Everyone has for the past year, even a little longer, has been going on about the anniversary of when insulin came on the scene and changed the face of how people with diabetes could live, not just survive.
First, there was the date on Halloween 1920 that the esteemed Dr. Banting actually came across the idea for what would become life-sustaining insulin.
Then, there was the development of that idea in 1921.
Of course, then there's the date that creation came to fruition and the first person actually received the benefit of insulin. That was Jan. 11, 1922 - exactly nine decades ago.
A 14-year old boy named Leonard Thompson was dying at Toronto General Hospital, but it was this newly-developed drug known as insulin that gave him a chance to live. Even though it was initially unsuccessful, a revised formula was successful and it changed everything. No one really paid much attention outside the medical community, until August 1922 when the now-infamous Elizabeth Hughes hooked up with Dr. Banting in Toronto and made headlines with her receipt of insulin.
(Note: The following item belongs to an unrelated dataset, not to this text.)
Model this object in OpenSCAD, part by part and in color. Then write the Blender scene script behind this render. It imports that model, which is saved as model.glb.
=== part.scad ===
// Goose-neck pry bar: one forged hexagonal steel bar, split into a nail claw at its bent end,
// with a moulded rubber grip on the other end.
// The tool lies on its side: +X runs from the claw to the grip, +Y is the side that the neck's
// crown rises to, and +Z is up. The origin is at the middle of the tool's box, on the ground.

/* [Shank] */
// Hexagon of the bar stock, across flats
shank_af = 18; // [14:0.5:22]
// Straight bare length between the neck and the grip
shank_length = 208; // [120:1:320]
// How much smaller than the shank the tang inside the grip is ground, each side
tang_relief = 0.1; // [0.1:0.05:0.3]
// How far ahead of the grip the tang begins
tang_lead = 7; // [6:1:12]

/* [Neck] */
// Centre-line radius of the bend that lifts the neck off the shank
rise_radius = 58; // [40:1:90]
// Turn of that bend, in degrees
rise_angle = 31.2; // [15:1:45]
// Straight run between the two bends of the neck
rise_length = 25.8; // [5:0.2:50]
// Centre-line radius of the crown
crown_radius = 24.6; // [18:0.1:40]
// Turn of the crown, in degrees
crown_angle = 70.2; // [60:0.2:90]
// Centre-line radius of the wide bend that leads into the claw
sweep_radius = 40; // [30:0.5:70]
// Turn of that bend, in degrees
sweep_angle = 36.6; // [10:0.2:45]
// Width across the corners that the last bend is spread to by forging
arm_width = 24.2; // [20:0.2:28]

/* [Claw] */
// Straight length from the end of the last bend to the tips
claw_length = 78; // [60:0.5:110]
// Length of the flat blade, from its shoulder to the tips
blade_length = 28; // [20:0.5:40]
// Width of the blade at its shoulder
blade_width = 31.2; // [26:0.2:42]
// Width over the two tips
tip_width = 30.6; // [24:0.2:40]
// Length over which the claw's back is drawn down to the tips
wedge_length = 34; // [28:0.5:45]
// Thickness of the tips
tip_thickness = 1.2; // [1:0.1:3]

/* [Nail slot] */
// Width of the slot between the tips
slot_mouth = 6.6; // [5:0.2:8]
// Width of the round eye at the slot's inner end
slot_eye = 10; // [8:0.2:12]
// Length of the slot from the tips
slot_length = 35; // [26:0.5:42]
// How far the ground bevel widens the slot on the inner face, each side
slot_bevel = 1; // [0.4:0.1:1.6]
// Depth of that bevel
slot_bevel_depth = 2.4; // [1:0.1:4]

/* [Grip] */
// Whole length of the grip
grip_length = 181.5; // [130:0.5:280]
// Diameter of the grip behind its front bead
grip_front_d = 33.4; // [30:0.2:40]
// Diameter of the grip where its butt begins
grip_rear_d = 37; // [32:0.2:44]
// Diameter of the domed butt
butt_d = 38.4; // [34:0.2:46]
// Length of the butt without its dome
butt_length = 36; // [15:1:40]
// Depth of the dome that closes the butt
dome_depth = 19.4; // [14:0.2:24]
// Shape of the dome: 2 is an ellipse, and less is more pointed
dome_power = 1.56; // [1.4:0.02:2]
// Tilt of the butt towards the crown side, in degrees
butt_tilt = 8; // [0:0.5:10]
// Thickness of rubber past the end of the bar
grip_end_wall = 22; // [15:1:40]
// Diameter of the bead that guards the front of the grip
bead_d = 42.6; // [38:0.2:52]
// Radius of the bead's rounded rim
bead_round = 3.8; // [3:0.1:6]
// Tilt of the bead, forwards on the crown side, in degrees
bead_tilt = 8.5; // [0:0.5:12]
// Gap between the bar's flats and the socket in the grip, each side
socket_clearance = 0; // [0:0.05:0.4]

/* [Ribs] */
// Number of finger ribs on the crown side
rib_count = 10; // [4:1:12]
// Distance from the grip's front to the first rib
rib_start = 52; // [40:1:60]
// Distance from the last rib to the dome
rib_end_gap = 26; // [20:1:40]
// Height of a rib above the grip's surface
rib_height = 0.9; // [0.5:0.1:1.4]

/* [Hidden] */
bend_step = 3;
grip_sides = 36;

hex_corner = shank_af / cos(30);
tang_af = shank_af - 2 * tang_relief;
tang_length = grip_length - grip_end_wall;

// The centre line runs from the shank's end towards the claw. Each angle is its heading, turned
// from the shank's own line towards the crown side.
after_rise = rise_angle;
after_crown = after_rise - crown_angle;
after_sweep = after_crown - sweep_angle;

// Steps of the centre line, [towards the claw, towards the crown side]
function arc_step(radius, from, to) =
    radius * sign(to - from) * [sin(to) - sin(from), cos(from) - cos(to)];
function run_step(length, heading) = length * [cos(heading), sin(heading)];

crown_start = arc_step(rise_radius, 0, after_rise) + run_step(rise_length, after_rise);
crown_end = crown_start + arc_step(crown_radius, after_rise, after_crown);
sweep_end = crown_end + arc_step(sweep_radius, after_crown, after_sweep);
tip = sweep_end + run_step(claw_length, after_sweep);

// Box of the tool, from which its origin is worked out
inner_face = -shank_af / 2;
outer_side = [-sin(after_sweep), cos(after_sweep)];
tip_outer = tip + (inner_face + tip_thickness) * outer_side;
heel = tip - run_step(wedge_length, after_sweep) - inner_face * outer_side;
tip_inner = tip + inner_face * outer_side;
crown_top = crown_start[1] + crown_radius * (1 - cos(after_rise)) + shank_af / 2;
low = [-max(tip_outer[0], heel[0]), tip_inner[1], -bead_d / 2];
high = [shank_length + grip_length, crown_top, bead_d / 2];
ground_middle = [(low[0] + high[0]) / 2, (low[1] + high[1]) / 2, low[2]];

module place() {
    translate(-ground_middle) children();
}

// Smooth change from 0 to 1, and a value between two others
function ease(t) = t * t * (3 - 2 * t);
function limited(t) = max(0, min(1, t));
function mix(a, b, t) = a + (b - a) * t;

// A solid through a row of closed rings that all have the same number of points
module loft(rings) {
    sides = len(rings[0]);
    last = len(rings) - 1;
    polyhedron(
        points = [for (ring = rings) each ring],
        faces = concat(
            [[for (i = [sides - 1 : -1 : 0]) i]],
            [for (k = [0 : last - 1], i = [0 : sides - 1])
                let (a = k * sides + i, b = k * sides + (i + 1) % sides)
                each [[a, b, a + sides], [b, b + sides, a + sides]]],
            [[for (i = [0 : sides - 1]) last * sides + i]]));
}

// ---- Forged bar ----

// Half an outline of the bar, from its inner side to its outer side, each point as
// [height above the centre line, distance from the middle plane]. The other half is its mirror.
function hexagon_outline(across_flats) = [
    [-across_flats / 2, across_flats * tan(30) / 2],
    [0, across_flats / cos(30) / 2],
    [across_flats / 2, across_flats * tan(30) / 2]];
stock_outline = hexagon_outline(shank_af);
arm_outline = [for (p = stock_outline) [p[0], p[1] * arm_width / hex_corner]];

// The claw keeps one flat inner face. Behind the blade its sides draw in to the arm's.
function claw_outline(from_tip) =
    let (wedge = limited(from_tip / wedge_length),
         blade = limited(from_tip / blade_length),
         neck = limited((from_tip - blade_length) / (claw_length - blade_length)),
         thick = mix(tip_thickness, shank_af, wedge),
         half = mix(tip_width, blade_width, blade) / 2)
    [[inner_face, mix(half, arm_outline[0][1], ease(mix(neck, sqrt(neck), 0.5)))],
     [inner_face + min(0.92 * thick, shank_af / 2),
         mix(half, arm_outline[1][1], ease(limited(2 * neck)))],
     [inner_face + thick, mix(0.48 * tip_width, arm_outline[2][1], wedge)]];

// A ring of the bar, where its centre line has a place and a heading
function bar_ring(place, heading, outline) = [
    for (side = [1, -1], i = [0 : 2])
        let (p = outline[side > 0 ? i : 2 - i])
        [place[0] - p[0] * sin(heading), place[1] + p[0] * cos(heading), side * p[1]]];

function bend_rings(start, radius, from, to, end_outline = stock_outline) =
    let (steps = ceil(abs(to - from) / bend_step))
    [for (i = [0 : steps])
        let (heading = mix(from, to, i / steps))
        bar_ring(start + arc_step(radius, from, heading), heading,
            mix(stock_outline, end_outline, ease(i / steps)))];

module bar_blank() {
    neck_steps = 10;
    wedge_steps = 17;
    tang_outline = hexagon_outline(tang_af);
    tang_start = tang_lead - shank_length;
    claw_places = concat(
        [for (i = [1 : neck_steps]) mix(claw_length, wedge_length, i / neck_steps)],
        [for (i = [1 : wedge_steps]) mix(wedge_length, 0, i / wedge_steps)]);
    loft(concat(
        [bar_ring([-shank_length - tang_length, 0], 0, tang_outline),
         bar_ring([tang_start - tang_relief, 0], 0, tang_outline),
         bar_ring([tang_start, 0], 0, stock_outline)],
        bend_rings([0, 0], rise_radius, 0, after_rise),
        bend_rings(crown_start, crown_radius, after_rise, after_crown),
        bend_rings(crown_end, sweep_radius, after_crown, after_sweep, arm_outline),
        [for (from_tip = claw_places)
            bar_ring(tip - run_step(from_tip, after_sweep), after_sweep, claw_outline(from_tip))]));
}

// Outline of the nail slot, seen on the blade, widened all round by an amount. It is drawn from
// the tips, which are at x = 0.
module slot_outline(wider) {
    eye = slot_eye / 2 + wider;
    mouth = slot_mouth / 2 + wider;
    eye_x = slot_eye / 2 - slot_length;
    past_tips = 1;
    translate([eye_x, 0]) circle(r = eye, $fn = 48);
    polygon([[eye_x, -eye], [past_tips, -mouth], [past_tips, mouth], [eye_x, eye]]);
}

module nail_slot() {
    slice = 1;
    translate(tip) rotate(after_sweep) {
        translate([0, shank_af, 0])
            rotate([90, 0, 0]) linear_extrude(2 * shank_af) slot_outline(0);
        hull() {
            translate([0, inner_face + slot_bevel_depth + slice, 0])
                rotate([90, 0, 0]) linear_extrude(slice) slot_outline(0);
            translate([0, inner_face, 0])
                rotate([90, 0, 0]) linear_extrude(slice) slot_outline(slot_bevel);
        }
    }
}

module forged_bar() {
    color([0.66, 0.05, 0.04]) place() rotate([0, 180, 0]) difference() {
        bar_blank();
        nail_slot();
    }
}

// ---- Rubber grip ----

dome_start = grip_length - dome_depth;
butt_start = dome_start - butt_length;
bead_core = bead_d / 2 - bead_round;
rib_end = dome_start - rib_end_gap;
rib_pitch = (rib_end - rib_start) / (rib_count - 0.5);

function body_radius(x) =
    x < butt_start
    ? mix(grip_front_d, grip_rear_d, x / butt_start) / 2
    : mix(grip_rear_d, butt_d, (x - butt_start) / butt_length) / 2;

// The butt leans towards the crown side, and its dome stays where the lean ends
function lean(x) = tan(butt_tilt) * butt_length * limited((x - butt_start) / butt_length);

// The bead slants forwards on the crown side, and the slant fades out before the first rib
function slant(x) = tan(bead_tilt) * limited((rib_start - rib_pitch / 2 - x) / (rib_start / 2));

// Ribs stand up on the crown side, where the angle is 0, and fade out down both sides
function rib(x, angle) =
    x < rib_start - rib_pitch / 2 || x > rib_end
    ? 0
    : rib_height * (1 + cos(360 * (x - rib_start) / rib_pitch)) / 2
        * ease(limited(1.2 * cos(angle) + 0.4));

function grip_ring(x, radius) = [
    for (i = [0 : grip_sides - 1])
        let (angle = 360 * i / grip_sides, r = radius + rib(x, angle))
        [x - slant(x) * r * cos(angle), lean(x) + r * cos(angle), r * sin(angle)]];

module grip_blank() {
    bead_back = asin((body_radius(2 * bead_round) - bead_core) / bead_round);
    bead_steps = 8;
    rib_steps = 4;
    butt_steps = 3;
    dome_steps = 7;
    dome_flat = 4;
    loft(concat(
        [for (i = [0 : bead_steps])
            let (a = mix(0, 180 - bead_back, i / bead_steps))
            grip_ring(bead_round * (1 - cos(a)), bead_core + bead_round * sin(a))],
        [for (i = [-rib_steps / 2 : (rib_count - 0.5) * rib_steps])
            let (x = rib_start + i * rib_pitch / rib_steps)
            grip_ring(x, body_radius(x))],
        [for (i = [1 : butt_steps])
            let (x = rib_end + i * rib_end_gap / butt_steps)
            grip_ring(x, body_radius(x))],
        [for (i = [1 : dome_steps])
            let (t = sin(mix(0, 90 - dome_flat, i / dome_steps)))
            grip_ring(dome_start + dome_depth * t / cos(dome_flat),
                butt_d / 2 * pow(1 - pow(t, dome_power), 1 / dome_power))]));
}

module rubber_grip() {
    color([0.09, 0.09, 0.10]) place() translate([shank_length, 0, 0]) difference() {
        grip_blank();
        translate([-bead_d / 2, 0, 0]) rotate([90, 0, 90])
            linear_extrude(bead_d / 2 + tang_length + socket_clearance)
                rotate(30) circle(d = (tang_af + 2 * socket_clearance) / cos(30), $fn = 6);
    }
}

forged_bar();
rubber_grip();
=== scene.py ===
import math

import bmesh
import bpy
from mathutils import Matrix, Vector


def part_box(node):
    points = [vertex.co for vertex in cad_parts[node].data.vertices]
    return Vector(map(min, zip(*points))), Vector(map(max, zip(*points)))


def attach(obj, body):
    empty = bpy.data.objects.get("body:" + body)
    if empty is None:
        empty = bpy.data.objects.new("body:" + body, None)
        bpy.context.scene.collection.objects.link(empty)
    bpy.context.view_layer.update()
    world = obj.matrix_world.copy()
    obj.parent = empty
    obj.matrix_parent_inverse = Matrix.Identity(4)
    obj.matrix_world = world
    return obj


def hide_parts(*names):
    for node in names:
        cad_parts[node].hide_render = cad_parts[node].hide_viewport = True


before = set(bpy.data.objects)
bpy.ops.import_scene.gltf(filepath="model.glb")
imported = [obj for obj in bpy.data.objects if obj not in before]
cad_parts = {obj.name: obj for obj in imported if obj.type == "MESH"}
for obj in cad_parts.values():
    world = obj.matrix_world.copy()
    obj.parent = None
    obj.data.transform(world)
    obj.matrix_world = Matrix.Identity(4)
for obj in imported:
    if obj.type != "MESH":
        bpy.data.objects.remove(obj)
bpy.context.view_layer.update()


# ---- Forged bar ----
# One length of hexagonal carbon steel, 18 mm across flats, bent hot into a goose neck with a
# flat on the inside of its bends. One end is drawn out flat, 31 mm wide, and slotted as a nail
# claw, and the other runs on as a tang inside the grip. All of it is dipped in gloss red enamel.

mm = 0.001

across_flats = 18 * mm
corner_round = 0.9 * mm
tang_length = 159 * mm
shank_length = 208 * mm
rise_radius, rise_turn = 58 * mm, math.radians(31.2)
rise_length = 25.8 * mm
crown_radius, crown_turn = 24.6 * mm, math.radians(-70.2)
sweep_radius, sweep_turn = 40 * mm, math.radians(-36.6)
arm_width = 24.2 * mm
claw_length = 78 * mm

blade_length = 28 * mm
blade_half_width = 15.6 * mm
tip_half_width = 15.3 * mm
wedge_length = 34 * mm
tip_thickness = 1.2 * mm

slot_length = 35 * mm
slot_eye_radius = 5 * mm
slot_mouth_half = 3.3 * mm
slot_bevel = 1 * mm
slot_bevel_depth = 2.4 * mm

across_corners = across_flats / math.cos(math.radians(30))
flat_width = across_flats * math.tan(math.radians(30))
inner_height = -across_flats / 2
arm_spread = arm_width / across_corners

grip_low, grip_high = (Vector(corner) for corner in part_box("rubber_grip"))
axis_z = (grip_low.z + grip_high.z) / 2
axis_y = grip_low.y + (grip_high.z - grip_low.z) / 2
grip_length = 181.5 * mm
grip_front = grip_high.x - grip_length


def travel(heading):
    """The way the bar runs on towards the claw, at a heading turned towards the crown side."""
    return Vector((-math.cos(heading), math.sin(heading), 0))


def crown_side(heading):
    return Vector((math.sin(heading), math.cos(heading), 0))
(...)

Elizabeth chose a lifetime of silence about diabetes. That was the way of the world, at the time. She's especially meaningful to me, not just because of her history-making insulin injection but also because as an adult, she was able to move to Michigan and become one of the founding trustees of Oakland University where I went to school and graduated. Elizabeth became Elizabeth H. Gossett, married to the then- general counsel for Ford Motor Company and a pivotal player in the local arts and civic community - but diabetes wasn't a part of that. Her adult endo was Dr. Frederick Whitehouse in Detroit, the medical professional my own mother now sees. I had the chance to talk with Dr. Whitehouse a handful of months back, and he talked about his experience with Elizabeth Gossett.
"It's my opinions that Ms. Hughes Gossett was a 'closet diabetic person.' These people with diabetes commonly did not 'wear their disease on their shirt sleeve' like many do now. I believe the current atmosphere for the person with a chronic disease is much more healthy than before. You had diabetes, (that meant) you were 'damaged goods' and might have no job, no insurance, no full life, and be advised not to reproduce, etc. The family often kept their chronically ill family member in the back rooms."
When Elizabeth died of pneumonia and a heart attack at age 73 on April 25, 1981, her Michigan obituaries didn't mention diabetes or signal her significance to the Diabetes Community. Actually, I remember reading something in diaTribe written by James Hirsch at one point that Elizabeth had actually gotten ill during a trip overseas and came back with sky-high blood sugars in the 700s. Dr. Whitehouse confirmed all of that from memory, connecting dots that her pneumonia led to blood sugar craziness and eventually, well. It's all history, and her diabetes wasn't something she wore on her sleeve like so many do now. It wasn't until years later her family even started mentioning it and talking about it openly.
Still, Dr. Whitehouse describes as really a "remarkable woman" who did what she did to live successfully with diabetes, regardless of how much or little she talked openly about it. She set the standard for how generations lived and managed their conditions from the very start in 1922, and created the foundation for living successfully.
Just as we celebrate those who've accomplished their dreams despite diabetes, from driving race cars to climbing mountains and swimming or skiing in the Olympics, Elizabeth was one of the first to reach that dream of living a "normal" life. We owe so much to her, and to Leonard.
Of course, to Dr. Banting and all those who set in motion what happened 90 years ago.
Now, we just need to make sure everyone has access to insulin when they need it. That becomes our mission that we can hopefully do something about by the time we reach the 100-year anniversary.